Senator Murphy, the top Democrat on the Senate Foreign Relations Committee, said that while pushing for “a better deal,” Mr Netanyahu was ignoring the reality of the situation.

“The idea that we should just go back to the negotiating table and put back sanctions into place, I think, doesn’t understand the reality,” Senator Murphy told NBC News.

“With this deal on the table, it would’ve been hard to get our partners, especially Russia and China, to go back to sanctions when most of our objectives had been met at the negotiating table,” he said.In an interview to CBS, US Energy Secretary Ernest Moniz noted that the deal would extend the time Iran would need to make a nuclear bomb from two months to one year.

The agreement also allowed for the “almost instantaneous recognition of any attempt to evade the deal, he said. “We have blocked all of these pathways to a bomb.”
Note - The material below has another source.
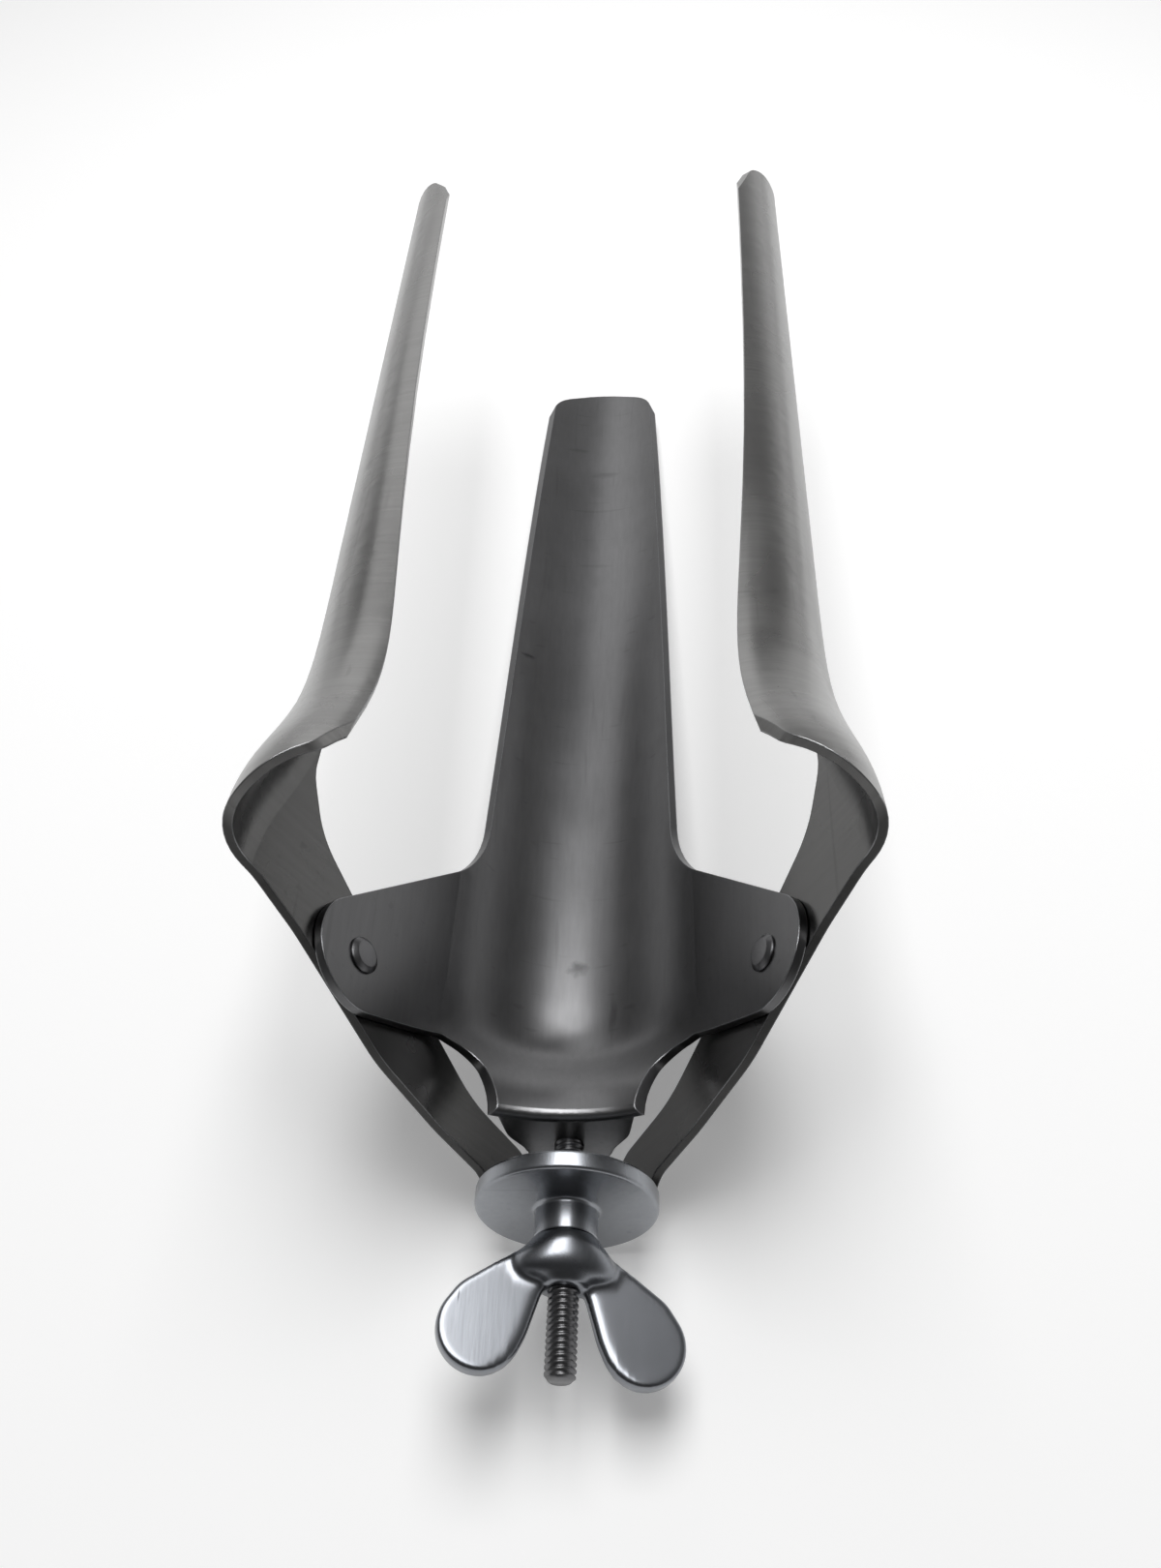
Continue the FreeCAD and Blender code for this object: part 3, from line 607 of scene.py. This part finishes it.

But such assurances did not satisfy the deal’s Republican critics.

Senator Lindsey Graham, a top Republican, said on CBS “Face the Nation” that nearly anyone leader could negotiate a better deal than the one President Obama did.

He said the best option for Congress was to keep current sanctions in place for two more years and then have a “new crack at it with a new president that doesn’t have the baggage of Obama”.